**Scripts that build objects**
-----
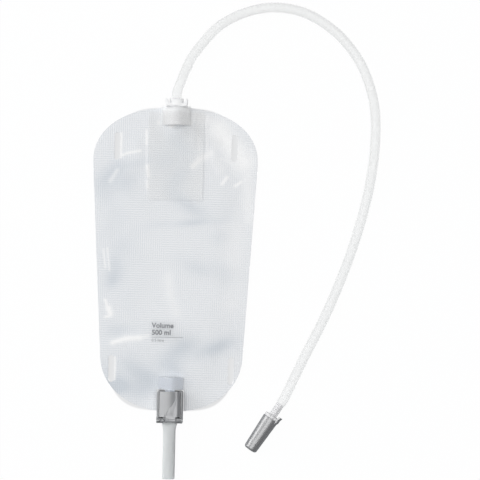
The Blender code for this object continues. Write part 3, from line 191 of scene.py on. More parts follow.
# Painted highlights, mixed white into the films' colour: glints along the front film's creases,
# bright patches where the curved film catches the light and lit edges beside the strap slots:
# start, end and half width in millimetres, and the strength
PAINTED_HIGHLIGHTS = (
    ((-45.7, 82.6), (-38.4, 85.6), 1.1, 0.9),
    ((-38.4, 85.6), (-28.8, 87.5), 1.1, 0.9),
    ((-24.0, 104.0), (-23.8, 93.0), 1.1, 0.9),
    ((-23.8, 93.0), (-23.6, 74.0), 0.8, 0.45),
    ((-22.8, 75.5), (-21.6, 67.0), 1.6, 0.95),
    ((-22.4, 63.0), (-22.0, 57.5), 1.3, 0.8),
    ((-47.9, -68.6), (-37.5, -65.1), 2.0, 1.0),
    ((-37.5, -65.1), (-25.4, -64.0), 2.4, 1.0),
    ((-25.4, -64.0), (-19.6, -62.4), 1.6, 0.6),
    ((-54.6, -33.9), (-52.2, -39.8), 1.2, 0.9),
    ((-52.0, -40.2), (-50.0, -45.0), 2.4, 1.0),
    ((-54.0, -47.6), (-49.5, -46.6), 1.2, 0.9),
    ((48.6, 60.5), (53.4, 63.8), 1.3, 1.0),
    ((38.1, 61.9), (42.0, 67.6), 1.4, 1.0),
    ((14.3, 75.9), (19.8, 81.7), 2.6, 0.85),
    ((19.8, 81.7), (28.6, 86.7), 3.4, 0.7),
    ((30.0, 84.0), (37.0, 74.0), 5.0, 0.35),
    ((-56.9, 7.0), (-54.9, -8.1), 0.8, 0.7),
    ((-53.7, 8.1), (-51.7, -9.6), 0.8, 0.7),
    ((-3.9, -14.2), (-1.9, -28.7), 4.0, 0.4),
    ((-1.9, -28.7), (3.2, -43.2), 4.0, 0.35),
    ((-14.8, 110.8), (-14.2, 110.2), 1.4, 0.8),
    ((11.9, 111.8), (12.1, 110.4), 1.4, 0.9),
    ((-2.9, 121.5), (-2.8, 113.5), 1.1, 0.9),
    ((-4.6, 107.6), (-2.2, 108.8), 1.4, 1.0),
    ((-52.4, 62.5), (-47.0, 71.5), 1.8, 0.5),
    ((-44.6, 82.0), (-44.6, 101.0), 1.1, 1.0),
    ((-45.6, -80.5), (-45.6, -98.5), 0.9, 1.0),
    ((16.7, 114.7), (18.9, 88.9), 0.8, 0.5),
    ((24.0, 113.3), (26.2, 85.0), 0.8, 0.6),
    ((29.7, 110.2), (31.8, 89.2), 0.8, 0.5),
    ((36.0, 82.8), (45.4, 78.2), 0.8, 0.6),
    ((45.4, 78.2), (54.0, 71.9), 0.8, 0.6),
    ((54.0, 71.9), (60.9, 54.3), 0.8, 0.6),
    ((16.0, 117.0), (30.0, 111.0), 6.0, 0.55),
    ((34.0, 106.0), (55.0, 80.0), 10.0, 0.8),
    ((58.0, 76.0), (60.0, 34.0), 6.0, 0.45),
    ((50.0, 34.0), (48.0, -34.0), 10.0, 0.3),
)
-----
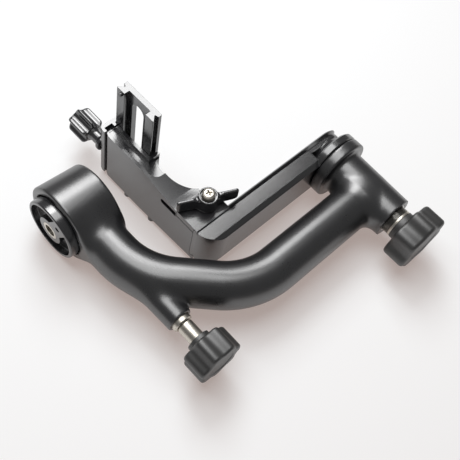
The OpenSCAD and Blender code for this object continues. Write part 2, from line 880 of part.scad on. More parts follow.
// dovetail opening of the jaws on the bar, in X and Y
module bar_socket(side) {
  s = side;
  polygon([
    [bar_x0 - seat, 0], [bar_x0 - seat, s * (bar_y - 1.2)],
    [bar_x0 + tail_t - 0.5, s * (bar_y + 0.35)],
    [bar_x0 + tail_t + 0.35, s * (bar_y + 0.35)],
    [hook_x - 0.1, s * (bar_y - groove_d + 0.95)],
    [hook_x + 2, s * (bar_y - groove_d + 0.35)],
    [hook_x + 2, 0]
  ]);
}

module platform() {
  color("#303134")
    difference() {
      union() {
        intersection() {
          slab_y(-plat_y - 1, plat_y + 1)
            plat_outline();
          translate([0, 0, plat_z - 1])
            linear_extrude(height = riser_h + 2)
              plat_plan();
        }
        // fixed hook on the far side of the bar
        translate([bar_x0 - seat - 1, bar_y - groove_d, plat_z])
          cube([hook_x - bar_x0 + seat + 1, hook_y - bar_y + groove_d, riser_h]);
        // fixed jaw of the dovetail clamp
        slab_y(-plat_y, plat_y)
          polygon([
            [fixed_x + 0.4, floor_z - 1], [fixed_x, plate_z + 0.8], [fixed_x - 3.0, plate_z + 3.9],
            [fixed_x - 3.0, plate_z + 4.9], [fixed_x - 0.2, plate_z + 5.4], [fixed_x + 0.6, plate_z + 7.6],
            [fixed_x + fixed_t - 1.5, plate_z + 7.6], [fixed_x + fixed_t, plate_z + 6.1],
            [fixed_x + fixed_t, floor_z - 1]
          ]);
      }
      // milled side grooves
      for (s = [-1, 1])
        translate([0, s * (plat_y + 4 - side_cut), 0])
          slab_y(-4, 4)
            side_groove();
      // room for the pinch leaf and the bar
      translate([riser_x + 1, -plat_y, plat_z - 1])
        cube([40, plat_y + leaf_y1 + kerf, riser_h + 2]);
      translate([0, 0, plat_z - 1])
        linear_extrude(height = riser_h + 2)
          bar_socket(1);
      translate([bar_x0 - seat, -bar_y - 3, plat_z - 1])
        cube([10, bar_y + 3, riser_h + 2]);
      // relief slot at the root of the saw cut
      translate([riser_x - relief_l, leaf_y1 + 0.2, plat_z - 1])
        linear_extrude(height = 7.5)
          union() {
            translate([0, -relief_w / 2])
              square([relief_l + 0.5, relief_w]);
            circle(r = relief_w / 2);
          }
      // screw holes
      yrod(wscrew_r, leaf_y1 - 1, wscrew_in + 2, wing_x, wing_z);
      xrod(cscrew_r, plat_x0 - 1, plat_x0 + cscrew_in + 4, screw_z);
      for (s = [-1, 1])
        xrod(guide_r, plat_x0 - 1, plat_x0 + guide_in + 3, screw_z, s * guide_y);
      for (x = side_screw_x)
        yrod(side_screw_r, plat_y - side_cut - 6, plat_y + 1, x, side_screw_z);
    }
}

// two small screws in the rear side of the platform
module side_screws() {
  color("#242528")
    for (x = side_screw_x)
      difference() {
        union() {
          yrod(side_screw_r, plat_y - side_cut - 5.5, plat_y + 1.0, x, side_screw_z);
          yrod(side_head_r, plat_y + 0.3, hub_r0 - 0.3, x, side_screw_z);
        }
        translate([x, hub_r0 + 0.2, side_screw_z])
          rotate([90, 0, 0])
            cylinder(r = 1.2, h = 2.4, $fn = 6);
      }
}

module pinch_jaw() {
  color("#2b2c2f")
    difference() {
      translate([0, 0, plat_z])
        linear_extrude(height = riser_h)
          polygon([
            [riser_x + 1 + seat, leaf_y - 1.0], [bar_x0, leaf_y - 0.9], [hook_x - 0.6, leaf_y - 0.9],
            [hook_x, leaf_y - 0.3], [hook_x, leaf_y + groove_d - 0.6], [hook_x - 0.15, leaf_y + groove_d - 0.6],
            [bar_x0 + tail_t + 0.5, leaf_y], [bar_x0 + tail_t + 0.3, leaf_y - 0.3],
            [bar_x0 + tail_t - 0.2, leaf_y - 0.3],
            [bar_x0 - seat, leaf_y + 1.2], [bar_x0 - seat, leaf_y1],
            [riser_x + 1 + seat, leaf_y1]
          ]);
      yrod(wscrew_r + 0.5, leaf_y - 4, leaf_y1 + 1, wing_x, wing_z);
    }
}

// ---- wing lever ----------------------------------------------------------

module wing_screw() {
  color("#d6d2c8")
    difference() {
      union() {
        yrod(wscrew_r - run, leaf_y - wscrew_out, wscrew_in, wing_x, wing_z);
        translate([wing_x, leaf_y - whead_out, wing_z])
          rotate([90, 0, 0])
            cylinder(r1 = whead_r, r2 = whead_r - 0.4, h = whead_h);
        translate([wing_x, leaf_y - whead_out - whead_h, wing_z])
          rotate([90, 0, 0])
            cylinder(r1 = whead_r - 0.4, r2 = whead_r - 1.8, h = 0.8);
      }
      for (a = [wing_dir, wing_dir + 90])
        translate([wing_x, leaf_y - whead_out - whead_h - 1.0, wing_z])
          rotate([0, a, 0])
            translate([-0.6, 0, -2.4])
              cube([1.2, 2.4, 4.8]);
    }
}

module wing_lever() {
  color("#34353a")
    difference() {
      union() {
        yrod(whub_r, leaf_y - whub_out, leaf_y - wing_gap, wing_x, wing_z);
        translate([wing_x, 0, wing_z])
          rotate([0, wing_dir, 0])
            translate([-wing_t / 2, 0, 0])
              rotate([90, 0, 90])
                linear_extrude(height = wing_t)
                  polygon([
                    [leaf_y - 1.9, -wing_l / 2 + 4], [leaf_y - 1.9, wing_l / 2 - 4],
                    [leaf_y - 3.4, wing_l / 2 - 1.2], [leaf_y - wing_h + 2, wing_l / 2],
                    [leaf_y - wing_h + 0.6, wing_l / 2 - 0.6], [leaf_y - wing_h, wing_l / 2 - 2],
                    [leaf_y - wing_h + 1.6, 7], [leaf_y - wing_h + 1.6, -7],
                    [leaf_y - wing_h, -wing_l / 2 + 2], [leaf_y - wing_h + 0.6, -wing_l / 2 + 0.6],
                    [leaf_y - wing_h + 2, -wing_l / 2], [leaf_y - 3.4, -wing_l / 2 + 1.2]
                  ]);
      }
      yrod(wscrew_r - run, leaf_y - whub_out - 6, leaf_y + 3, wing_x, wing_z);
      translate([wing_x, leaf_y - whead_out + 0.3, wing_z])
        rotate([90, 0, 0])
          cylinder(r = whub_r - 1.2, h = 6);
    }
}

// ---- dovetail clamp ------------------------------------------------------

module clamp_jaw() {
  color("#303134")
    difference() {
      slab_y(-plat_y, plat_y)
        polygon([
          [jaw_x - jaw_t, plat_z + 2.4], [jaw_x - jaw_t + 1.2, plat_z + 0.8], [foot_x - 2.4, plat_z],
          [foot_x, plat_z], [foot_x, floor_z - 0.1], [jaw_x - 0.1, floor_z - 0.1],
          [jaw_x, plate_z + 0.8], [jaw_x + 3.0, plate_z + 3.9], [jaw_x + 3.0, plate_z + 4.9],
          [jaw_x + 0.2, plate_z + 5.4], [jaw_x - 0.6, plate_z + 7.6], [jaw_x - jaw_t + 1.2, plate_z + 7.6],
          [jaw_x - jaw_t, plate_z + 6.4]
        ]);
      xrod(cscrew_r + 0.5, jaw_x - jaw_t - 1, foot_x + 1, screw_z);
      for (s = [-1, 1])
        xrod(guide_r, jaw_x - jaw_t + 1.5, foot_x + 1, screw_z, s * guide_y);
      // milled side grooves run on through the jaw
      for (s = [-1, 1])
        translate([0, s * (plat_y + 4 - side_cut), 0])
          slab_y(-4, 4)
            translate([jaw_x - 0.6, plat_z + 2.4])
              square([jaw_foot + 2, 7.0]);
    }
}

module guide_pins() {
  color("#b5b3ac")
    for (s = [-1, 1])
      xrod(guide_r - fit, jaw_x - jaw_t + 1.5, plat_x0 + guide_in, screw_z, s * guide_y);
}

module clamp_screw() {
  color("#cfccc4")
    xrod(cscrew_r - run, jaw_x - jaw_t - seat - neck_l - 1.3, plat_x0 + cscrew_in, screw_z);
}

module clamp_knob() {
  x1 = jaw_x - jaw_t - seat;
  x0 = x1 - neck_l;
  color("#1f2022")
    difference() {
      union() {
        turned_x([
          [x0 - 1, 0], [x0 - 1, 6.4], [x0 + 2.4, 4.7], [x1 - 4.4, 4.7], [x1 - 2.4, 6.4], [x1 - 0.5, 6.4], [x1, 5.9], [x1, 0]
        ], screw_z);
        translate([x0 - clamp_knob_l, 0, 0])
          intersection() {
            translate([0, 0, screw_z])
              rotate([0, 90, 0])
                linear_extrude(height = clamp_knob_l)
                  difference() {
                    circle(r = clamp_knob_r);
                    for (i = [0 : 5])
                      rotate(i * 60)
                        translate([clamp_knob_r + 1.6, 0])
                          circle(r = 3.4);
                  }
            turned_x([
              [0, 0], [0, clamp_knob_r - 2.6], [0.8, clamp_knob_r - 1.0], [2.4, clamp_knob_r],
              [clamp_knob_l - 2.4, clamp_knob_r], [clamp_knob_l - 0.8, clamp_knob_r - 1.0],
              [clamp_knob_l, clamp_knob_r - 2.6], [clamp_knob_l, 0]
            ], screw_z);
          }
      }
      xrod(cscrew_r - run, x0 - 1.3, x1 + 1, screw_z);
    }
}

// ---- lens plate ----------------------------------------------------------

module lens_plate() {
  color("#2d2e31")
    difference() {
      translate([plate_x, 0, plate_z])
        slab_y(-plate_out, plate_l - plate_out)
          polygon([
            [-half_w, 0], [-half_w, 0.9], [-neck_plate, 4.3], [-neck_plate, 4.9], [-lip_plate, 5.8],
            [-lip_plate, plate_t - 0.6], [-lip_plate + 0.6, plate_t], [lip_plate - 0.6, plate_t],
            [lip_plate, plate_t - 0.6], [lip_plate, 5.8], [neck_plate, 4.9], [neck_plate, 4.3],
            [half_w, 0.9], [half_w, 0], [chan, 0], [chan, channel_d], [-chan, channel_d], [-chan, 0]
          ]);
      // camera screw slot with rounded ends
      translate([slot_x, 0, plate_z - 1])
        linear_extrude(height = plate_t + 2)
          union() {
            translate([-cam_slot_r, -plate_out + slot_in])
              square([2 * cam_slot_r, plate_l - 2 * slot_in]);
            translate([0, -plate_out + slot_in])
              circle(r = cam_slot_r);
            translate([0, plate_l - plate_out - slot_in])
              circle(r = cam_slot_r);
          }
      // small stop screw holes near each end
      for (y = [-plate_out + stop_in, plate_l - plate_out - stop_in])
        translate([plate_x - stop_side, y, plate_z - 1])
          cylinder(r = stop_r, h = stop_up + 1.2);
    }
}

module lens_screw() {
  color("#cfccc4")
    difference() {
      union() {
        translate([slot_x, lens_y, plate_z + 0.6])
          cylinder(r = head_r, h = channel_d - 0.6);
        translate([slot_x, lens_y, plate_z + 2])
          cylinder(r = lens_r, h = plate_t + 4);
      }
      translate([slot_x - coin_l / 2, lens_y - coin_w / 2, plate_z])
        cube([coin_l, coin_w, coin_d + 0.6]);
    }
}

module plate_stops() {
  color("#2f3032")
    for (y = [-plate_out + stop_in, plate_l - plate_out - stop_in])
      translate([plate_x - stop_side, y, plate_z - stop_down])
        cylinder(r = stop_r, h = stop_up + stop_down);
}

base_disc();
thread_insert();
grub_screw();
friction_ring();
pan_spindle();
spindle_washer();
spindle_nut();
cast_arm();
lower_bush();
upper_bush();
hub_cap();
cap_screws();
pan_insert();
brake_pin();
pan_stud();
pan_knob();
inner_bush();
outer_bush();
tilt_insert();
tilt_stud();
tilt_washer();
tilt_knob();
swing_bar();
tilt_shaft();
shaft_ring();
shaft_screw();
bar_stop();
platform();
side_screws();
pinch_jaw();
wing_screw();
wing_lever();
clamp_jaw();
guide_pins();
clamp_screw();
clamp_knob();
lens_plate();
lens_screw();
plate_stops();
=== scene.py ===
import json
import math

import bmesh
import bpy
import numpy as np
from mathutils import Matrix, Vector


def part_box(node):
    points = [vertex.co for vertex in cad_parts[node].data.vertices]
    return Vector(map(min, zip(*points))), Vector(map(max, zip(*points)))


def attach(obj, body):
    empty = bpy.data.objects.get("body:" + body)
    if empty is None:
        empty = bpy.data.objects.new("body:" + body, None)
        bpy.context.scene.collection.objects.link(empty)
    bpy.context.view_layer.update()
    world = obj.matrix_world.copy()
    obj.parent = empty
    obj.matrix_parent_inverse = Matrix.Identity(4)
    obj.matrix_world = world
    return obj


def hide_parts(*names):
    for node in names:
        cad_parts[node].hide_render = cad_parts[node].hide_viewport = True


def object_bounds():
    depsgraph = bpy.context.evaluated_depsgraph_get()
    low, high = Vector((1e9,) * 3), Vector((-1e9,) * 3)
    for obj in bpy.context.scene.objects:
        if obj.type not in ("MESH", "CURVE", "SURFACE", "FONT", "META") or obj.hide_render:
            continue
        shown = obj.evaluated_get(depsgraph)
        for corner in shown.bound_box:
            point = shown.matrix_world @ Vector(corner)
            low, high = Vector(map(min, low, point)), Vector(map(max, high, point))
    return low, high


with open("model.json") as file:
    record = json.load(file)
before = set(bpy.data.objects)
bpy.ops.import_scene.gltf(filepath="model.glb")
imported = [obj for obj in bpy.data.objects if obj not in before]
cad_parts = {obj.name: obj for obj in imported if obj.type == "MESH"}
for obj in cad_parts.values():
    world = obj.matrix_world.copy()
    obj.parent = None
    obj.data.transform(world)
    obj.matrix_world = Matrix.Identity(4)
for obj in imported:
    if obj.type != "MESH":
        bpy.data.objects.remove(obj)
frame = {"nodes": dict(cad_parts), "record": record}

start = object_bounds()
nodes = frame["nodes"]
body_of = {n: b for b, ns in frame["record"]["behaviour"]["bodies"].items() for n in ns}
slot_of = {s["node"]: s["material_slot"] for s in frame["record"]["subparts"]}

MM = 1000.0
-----
**Task to complete**
Each line from the one bearing "base_disc();" through the one bearing "bpy.context.scene.collection.objects.link(empty)" is to be duplicated without change; all remaining lines are to be left out.

**Full output**
base_disc();
thread_insert();
grub_screw();
friction_ring();
pan_spindle();
spindle_washer();
spindle_nut();
cast_arm();
lower_bush();
upper_bush();
hub_cap();
cap_screws();
pan_insert();
brake_pin();
pan_stud();
pan_knob();
inner_bush();
outer_bush();
tilt_insert();
tilt_stud();
tilt_washer();
tilt_knob();
swing_bar();
tilt_shaft();
shaft_ring();
shaft_screw();
bar_stop();
platform();
side_screws();
pinch_jaw();
wing_screw();
wing_lever();
clamp_jaw();
guide_pins();
clamp_screw();
clamp_knob();
lens_plate();
lens_screw();
plate_stops();
=== scene.py ===
import json
import math

import bmesh
import bpy
import numpy as np
from mathutils import Matrix, Vector


def part_box(node):
    points = [vertex.co for vertex in cad_parts[node].data.vertices]
    return Vector(map(min, zip(*points))), Vector(map(max, zip(*points)))


def attach(obj, body):
    empty = bpy.data.objects.get("body:" + body)
    if empty is None:
        empty = bpy.data.objects.new("body:" + body, None)
        bpy.context.scene.collection.objects.link(empty)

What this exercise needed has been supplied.